The gun debate is another culture war, argues former conservative talk radio host Charlie Sykes.

President Trump Hosts Lunch With House And Senate Leadership At White House Chip Somodevilla/Getty Images

On Sunday, a gunman, who had received a bad-conduct discharge from the Air Force for allegedly assaulting his spouse and their child, opened fire in a church in Sutherland Springs, Texas, killing at least 26 people and injuring 20 more.

The apparently senseless attack on churchgoers marks the 307th mass shooting in the United States in 2017 — and it’s still unlikely there will be any major policy changes to gun laws because of it.

“I think that mental health is your problem here,” President Donald Trump said. “This isn’t a guns situation.”

As Charlie Sykes, the former Wisconsin conservative talk radio host, writes for the New York Times, the GOP has shown that gun law reform is not a policy debate they are willing to have.

“The issue is no longer simply about bump stock, or assault weapons, or specific regulations, or public safety; the debate over guns has become a subset of the larger cultural clash that pits us against them — liberals versus ‘normal’ Americans,” Sykes writes.

He goes on:

There was a time when the Republican Party could discuss possible reforms to our gun laws: Ronald Reagan himself endorsed the Brady Bill and the assault weapons ban that passed in 1994. But today, no matter how horrified decent Republicans are by the carnage, they understand that any meaningful response is now impossible. In the face of unconscionable bloodshed, the party is forced again to argue that there is really no public policy response regarding guns, that there is nothing they can do, besides a largely tactical retreat that will allow the cycle of carnage and cowardice to repeat itself.

It’s a cycle Republican legislators are upfront about.

“I am sure there will be some debate on [gun reform], and then we will go down the road and something else will happen and it will get in the background again,” Rep. Roger Williams (R-TX) said after the Las Vegas shooting in October.

Last time there was a mass shooting, Republicans eyed the narrowest possible gun reform. Even that fizzled out.

Williams was right.

Republican legislators’ overwhelming response to the Las Vegas shooting in early October, recorded as the deadliest mass shooting in modern US history, killing 59, was that gun regulation would not have stopped the bloodshed.

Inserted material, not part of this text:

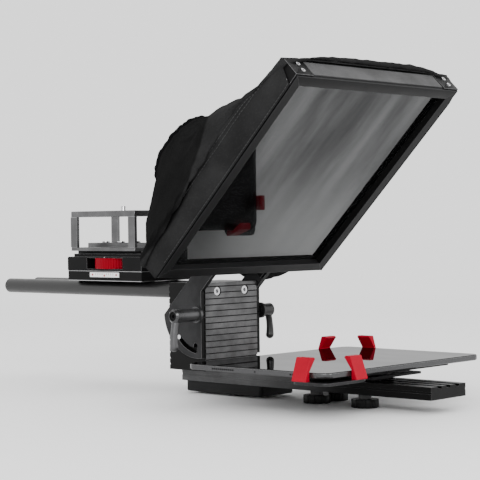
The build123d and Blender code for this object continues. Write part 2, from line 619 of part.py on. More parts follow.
with BuildPart() as lock_wheel:
    with BuildSketch(Plane.XY.offset(WHEEL_Z)):
        with Locations((WHEEL_X, WHEEL_Y)):
            Circle(WHEEL_R)
            Circle(3 + RUN_FIT, mode=Mode.SUBTRACT)
            with PolarLocations(WHEEL_R + 0.4, 60):
                Circle(1.0, mode=Mode.SUBTRACT)
    extrude(amount=WHEEL_THICK)
save(lock_wheel.part, "lock_wheel")

with BuildPart() as index_strip:
    with BuildSketch(side_plane(-SLED_WIDTH / 2)):
        with Locations((WHEEL_Y, SLED_Z + 8)):
            Rectangle(54, 6)
    extrude(amount=-0.5)
save(index_strip.part, "index_strip")

with BuildPart() as sled_screws:
    with BuildSketch(Plane.XY.offset(SLED_Z + 2)):
        with Locations((0, SLED_MID)):
            with GridLocations(SLED_WIDTH - 20, SLED_LENGTH - 24, 2, 2):
                Circle(2)
    extrude(amount=SLED_THICK - 2.2)
save(sled_screws.part, "sled_screws")

# ---------------------------------------------------------------- camera riser
with BuildPart() as dovetail_plate:
    with BuildSketch(front_plane(RISER_FRONT + RISER_LENGTH)):
        with BuildLine():
            Polyline((-25.4, RISER_Z), (25.4, RISER_Z), (25.4, BODY_STEP_TOP), (28, WAY_FLOOR + GAP),
                     (-28, WAY_FLOOR + GAP), (-25.4, BODY_STEP_TOP), close=True)
        make_face()
    extrude(amount=RISER_LENGTH)
save(dovetail_plate.part, "dovetail_plate")

with BuildPart() as riser_bottom_plate:
    with BuildSketch(Plane.XY.offset(RISER_Z)):
        with Locations((0, RISER_MID)):
            RectangleRounded(RISER_WIDTH, RISER_LENGTH, 2)
    extrude(amount=RISER_PLATE)
    chamfer(riser_bottom_plate.edges().group_by(Axis.Z)[-1], 0.6)
save(riser_bottom_plate.part, "riser_bottom_plate")

with BuildPart() as riser_posts:
    with BuildSketch(Plane.XY.offset(RISER_Z + RISER_PLATE)):
        with Locations((0, RISER_MID)):
            with GridLocations(RISER_WIDTH - POST_THICK, RISER_LENGTH - POST_LENGTH, 2, 2):
                Rectangle(POST_THICK, POST_LENGTH)
    extrude(amount=POST_TOP - RISER_Z - RISER_PLATE)
save(riser_posts.part, "riser_posts")

with BuildPart() as riser_top_plate:
    with BuildSketch(Plane.XY.offset(POST_TOP)):
        with Locations((0, RISER_MID)):
            RectangleRounded(RISER_WIDTH, RISER_LENGTH, 2)
    extrude(amount=RISER_TOP - POST_TOP)
    chamfer(riser_top_plate.edges().group_by(Axis.Z)[-1], 0.8)
    # captive screw: clearance hole and a wider pocket below for its head
    with BuildSketch(Plane.XY.offset(POST_TOP)):
        with Locations((0, RISER_MID)):
            Circle(CAMERA_SHANK_R + RUN_FIT)
    extrude(amount=RISER_TOP - POST_TOP, mode=Mode.SUBTRACT)
    with BuildSketch(Plane.XY.offset(POST_TOP)):
        with Locations((0, RISER_MID)):
            Circle(9)
    extrude(amount=3.4, mode=Mode.SUBTRACT)
save(riser_top_plate.part, "riser_top_plate")

with BuildPart() as riser_rib:
    with BuildSketch(Plane.XY.offset(RISER_Z + RISER_PLATE)):
        with Locations((0, RISER_MID)):
            Rectangle(20, RISER_LENGTH - 4)
    extrude(amount=5.6)
    chamfer(riser_rib.edges().group_by(Axis.Z)[-1], 0.5)
save(riser_rib.part, "riser_rib")

RIB_TOP = RISER_Z + RISER_PLATE + 5.6
with BuildPart() as riser_rib_screws:
    with BuildSketch(Plane.XY.offset(RIB_TOP)):
        with Locations(*[(0, RISER_MID + dy) for dy in (-24, 5, 34)]):
            Circle(5)
            RegularPolygon(2, 6, mode=Mode.SUBTRACT)
    extrude(amount=2)
save(riser_rib_screws.part, "riser_rib_screws")

with BuildPart() as camera_screw:
    with BuildSketch(Plane.XY.offset(POST_TOP + 0.4)):
        with Locations((0, RISER_MID)):
            Circle(8)
            Rectangle(16, 1.8, mode=Mode.SUBTRACT)
    extrude(amount=1.5)
    with BuildSketch(Plane.XY.offset(POST_TOP + 1.9)):
        with Locations((0, RISER_MID)):
            Circle(8)
    extrude(amount=1.2)
    with BuildSketch(Plane.XY.offset(POST_TOP + 3.1)):
        with Locations((0, RISER_MID)):
            Circle(CAMERA_SHANK_R)
    extrude(amount=RISER_TOP - POST_TOP - 3.1)
    with BuildSketch(Plane.XY.offset(RISER_TOP)):
        with Locations((0, RISER_MID)):
            Circle(CAMERA_SCREW_R)
    extrude(amount=CAMERA_SCREW_OUT)
save(camera_screw.part, "camera_screw")

# ================================================================ tablet carriage
CARRIAGE_Z = RAIL_TOP + GAP
CARRIAGE_THICK = ARM_Z - 0.2 - CARRIAGE_Z
CARRIAGE_MID = CARRIAGE_FRONT + CARRIAGE_LENGTH / 2

with BuildPart() as carriage_plate:
    # a narrow foot that slides on the rail, and a thin plate on top of it
    with BuildSketch(Plane.XY.offset(CARRIAGE_Z)):
        with Locations((0, CARRIAGE_MID)):
            RectangleRounded(CARRIAGE_FOOT_WIDTH, CARRIAGE_FOOT_LENGTH, 3)
    extrude(amount=CARRIAGE_THICK - CARRIAGE_LEAF)
    with BuildSketch(Plane.XY.offset(CARRIAGE_Z + CARRIAGE_THICK - CARRIAGE_LEAF)):
        with Locations((0, CARRIAGE_MID)):
            RectangleRounded(CARRIAGE_WIDTH, CARRIAGE_LENGTH, 3)
    extrude(amount=CARRIAGE_LEAF)
    with Locations(*[(x, y, CARRIAGE_Z) for _, x, y in KNOB_PLACES]):
        Hole(3 + RUN_FIT)
save(carriage_plate.part, "carriage_plate")

for knob_name, knob_x, knob_y in KNOB_PLACES:
    with BuildPart() as knob:
        add(lobed_knob(Plane(origin=(knob_x, knob_y, KNOB_Z), z_dir=(0, 0, 1)), KNOB_R, KNOB_HEIGHT, 10))
        with BuildSketch(Plane.XY.offset(KNOB_Z + KNOB_HEIGHT)):
            with Locations((knob_x, knob_y)):
                Circle(COLLAR_R)
        extrude(amount=RAIL_Z - GAP - KNOB_Z - KNOB_HEIGHT)
        with BuildSketch(Plane.XY.offset(RAIL_Z - GAP)):
            with Locations((knob_x, knob_y)):
                Circle(3)
        extrude(amount=CARRIAGE_Z + CARRIAGE_THICK - RAIL_Z - 0.5)
    save(knob.part, knob_name)

# The clamp's arms run from the middle of the tablet to two opposite corners.
ARM_ANGLE = degrees(atan2(TABLET_LENGTH, TABLET_WIDTH))
ARM_START = 24
ARM_REACH = sqrt((TABLET_WIDTH / 2) ** 2 + (TABLET_LENGTH / 2) ** 2) - 22
ARM_SCREW_R, ARM_LOCK_AT, ARM_LOCK_Z = 2.5, 70, 26
ARM_SLOT_LENGTH = ARM_TRAVEL + 2 * ARM_SCREW_R + 2 * GAP


# distance of each arm's two clips from the tablet's corner, along the side and along the end
CLIP_SETBACKS = {-1: (30, 51), 1: (35, 38)}
FOOT_OUT, FOOT_WIDTH, FOOT_CORNER_R = 7.4, 32, 8


def arm_plane(z, sign):
    """A plane centred under the tablet, its local x along the arm; sign -1 is the near arm."""
    turn = radians(ARM_ANGLE)
    return Plane(origin=(0, TABLET_MID_Y, z), x_dir=(sign * cos(turn), sign * sin(turn), 0), z_dir=(0, 0, 1))


def arm_point(sign, along):
    """World (x, y) of a point at a distance along one arm's centre line."""
    place = arm_plane(0, sign).from_local_coords(Vector(along, 0, 0))
    return place.X, place.Y


def corner_arm(sign):
    """A flat arm with a lengthways slot and an angled foot round one corner of the tablet."""
    corner_x, corner_y = sign * TABLET_WIDTH / 2, TABLET_MID_Y + sign * TABLET_LENGTH / 2
    side_setback, end_setback = CLIP_SETBACKS[sign]
    foot_x, foot_y = [setback + CLIP_WIDTH / 2 + FOOT_OUT + 1 for setback in (end_setback, side_setback)]
    with BuildPart() as arm:
        with BuildSketch(arm_plane(ARM_Z, sign)):
            with Locations(((ARM_START + ARM_REACH) / 2, 0)):
                Rectangle(ARM_REACH - ARM_START, ARM_WIDTH)
        extrude(amount=ARM_THICK)
        with BuildSketch(Plane.XY.offset(ARM_Z)):
            for size_x, size_y in ((FOOT_WIDTH, foot_y), (foot_x, FOOT_WIDTH)):
                with Locations((corner_x + sign * (FOOT_OUT - size_x / 2),
                                corner_y + sign * (FOOT_OUT - size_y / 2))):
                    RectangleRounded(size_x, size_y, FOOT_CORNER_R)
        extrude(amount=ARM_THICK)
        with BuildSketch(arm_plane(ARM_Z, sign)):
            # the lock's stem stands at the slot's outer end while the arms are closed
            with Locations((ARM_LOCK_AT - ARM_TRAVEL / 2, 0)):
                SlotOverall(ARM_SLOT_LENGTH, 2 * (ARM_SCREW_R + GAP))
        extrude(amount=ARM_THICK, mode=Mode.SUBTRACT)
    return arm.part


def clip(center_x, center_y, out_x, out_y):
    """A red clip: a tab that rises outside the tablet's edge and leans in over the screen."""
    # profile in (outwards from the tablet's edge, height)
    foot = ARM_Z + ARM_THICK
    profile = [(0.4, foot), (7.4, foot), (7.4, foot + 1.6), (-0.8, CLIP_TOP), (-7.4, CLIP_TOP),
               (-9, CLIP_TOP - 1.8), (-7.4, CLIP_TOP - 3.6), (0.4, TABLET_Z + TABLET_THICK + 0.6)]
    with BuildPart() as tab:
        with BuildSketch(Plane(origin=(center_x, center_y, 0), x_dir=(out_x, out_y, 0),
                               z_dir=(out_y, -out_x, 0))):
            with BuildLine():
                Polyline(*profile, close=True)
            make_face()
        extrude(amount=CLIP_WIDTH / 2, both=True)
    return tab.part


with BuildPart() as tray_spacers:
    # strips that hold the tray off the carriage plate and guide the arms' edges
    with BuildSketch(arm_plane(ARM_Z - 0.2, 1)):
        for v in (-ARM_WIDTH / 2 - 3.3, ARM_WIDTH / 2 + 3.3):
            with Locations((0, v)):
                Rectangle(56, 6)
    extrude(amount=TRAY_Z - ARM_Z + 0.2)
save(tray_spacers.part, "tray_spacers")

with BuildPart() as tray:
    with BuildSketch(Plane.XY.offset(TRAY_Z)):
        with Locations((0, TABLET_MID_Y)):
            RectangleRounded(TRAY_WIDTH, TRAY_LENGTH, 6)
        with Locations(*[arm_point(sign, ARM_LOCK_AT) for sign in (-1, 1)]):
            Circle(ARM_SCREW_R + RUN_FIT, mode=Mode.SUBTRACT)
    extrude(amount=TRAY_THICK)
save(tray.part, "tray")

with BuildPart() as tray_pads:
    with BuildSketch(Plane.XY.offset(TRAY_Z + TRAY_THICK)):
        with Locations((0, TABLET_MID_Y)):
            with GridLocations(TRAY_WIDTH - 30, TRAY_LENGTH - 30, 2, 2):
                RectangleRounded(22, 22, 4)
    extrude(amount=TABLET_Z - TRAY_Z - TRAY_THICK)
save(tray_pads.part, "tray_pads")

# sign -1 is the near left corner, +1 the far right corner
for sign, word in ((-1, "near"), (1, "far")):
    save(corner_arm(sign), f"corner_arm_{word}")
    edge_x, edge_y = sign * TABLET_WIDTH / 2, TABLET_MID_Y + sign * TABLET_LENGTH / 2
    side_setback, end_setback = CLIP_SETBACKS[sign]
    save(clip(edge_x, edge_y - sign * side_setback, sign, 0), f"clip_side_{word}")
    save(clip(edge_x - sign * end_setback, edge_y, 0, sign), f"clip_end_{word}")
    with BuildPart() as arm_lock:
        lock_x, lock_y = arm_point(sign, ARM_LOCK_AT)
        knob_plane = Plane(origin=(lock_x, lock_y, ARM_LOCK_Z), z_dir=(0, 0, 1))
        add(lobed_knob(knob_plane, 8, ARM_Z - GAP - ARM_LOCK_Z, 8))
        with BuildSketch(Plane.XY.offset(ARM_Z - GAP)):
            with Locations((lock_x, lock_y)):
                Circle(ARM_SCREW_R)
        extrude(amount=TRAY_Z + TRAY_THICK - 0.2 - ARM_Z + GAP)
    save(arm_lock.part, f"arm_lock_knob_{word}")

with BuildPart() as tablet_body:
    with BuildSketch(Plane.XY.offset(TABLET_Z)):
        with Locations((0, TABLET_MID_Y)):
            RectangleRounded(TABLET_WIDTH, TABLET_LENGTH, TABLET_CORNER_R)
    extrude(amount=TABLET_THICK - 0.8)
    chamfer(tablet_body.edges().group_by(Axis.Z)[0], 1)
save(tablet_body.part, "tablet_body")

with BuildPart() as tablet_screen:
    with BuildSketch(Plane.XY.offset(TABLET_Z + TABLET_THICK - 0.8)):
        with Locations((0, TABLET_MID_Y)):
            RectangleRounded(TABLET_WIDTH - 1, TABLET_LENGTH - 1, TABLET_CORNER_R - 0.5)
    extrude(amount=0.8)
save(tablet_screen.part, "tablet_screen")
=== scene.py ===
import math

import bpy
import numpy as np
from mathutils import Matrix, Vector, noise


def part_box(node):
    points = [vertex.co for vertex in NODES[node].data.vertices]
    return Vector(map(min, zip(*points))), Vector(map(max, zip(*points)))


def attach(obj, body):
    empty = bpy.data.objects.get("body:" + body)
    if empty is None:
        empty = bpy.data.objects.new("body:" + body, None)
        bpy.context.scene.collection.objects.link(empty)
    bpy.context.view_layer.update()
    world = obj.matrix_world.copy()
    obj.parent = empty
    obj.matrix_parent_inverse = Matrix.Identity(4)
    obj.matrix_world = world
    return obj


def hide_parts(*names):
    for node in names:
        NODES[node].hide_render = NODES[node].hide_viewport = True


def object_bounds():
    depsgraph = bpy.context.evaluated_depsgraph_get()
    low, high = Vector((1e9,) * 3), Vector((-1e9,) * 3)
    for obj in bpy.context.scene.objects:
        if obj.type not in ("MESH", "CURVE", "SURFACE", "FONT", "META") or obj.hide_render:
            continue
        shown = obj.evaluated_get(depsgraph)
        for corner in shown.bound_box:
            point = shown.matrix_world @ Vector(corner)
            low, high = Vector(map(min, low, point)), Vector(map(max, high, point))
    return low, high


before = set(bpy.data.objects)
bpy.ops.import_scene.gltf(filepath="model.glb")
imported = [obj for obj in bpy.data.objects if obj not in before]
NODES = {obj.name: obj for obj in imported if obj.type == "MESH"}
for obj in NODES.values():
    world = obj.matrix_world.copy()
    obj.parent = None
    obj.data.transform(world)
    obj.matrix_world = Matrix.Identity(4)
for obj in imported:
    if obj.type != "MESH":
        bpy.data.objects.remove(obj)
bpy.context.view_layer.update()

MM = 0.001
SLOPE = math.sqrt(0.5)                # sine and cosine of the frame's 45 degree lean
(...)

Some suggested more people should be armed because of the attack, and one Republican senator went so far as to blame the culture of lawlessness perpetuated by sanctuary cities for the shooting. The only tangible policy discussion that came of it was a rumbling about banning bump stocks — a device that makes semiautomatic weapon function as fully automatic ones.

At the time, top congressional Republicans expressed interest in at least considering the ban, which is more attention than most gun control proposals get from the GOP. There was a bipartisan bill introduced by Reps. Carlos Curbelo (R-FL) and Seth Moulton (D-MA), which had 20 co-sponsors split evenly between parties.

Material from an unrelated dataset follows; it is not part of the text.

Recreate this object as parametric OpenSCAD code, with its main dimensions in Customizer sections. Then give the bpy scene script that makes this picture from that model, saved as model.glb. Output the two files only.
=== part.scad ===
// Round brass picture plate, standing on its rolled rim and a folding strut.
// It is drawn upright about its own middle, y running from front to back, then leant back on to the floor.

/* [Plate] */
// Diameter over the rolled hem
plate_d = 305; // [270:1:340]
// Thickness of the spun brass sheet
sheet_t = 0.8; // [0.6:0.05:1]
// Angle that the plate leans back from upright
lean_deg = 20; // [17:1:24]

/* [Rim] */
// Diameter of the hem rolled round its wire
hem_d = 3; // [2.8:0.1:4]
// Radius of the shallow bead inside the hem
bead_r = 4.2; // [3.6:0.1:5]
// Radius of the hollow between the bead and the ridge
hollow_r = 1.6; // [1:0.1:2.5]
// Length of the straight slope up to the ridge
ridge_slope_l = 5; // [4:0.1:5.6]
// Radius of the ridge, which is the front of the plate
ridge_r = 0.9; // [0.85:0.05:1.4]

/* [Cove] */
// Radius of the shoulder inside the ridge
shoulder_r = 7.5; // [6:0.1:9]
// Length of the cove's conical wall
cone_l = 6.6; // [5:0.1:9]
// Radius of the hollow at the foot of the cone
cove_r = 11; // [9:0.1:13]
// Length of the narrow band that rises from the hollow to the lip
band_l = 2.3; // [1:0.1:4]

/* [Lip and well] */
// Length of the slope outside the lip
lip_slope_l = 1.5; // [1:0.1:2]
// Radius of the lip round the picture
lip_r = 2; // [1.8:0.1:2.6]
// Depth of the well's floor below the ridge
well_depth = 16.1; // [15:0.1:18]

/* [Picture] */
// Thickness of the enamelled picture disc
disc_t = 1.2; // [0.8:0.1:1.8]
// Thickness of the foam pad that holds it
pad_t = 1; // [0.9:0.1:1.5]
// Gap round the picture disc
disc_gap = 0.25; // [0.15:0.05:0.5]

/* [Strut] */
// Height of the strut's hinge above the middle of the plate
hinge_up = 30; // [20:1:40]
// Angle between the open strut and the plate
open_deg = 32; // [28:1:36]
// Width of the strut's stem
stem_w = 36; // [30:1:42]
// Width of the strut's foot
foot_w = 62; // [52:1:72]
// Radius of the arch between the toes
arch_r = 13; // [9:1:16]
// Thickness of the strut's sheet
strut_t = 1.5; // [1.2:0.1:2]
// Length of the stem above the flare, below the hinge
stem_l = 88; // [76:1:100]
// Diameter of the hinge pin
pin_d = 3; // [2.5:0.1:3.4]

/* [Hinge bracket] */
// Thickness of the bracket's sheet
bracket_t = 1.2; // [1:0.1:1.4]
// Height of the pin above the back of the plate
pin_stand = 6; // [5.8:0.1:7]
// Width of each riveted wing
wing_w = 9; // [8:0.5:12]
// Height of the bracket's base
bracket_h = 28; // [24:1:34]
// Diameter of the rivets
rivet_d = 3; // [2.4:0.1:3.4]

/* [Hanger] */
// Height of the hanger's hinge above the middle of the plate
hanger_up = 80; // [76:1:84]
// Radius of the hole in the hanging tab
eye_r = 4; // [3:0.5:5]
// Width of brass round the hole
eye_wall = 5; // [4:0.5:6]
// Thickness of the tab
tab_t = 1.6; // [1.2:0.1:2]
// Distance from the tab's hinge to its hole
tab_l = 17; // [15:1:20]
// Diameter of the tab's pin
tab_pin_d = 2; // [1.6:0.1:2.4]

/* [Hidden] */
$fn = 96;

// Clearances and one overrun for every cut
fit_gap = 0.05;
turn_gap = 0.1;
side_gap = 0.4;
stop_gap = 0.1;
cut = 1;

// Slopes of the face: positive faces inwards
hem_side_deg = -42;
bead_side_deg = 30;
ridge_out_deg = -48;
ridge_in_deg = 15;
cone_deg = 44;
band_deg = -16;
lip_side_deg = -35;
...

It was the narrowest possible gun control measure that could garner bipartisan support — but the effort was effectively stalled. There were calls for more information and hearings that were never scheduled.

Then the National Rifle Association played its card, advising for the executive branch to act on bump stocks instead of the legislature — a line that was quickly picked up by House Speaker Paul Ryan.

And as has happened with many previous mass shootings, the spike in public support for this kind of legislation in the immediate aftermath of a mass shooting eventually fizzled out in the following months, making an already low-priority issue for Republican members even less pressing.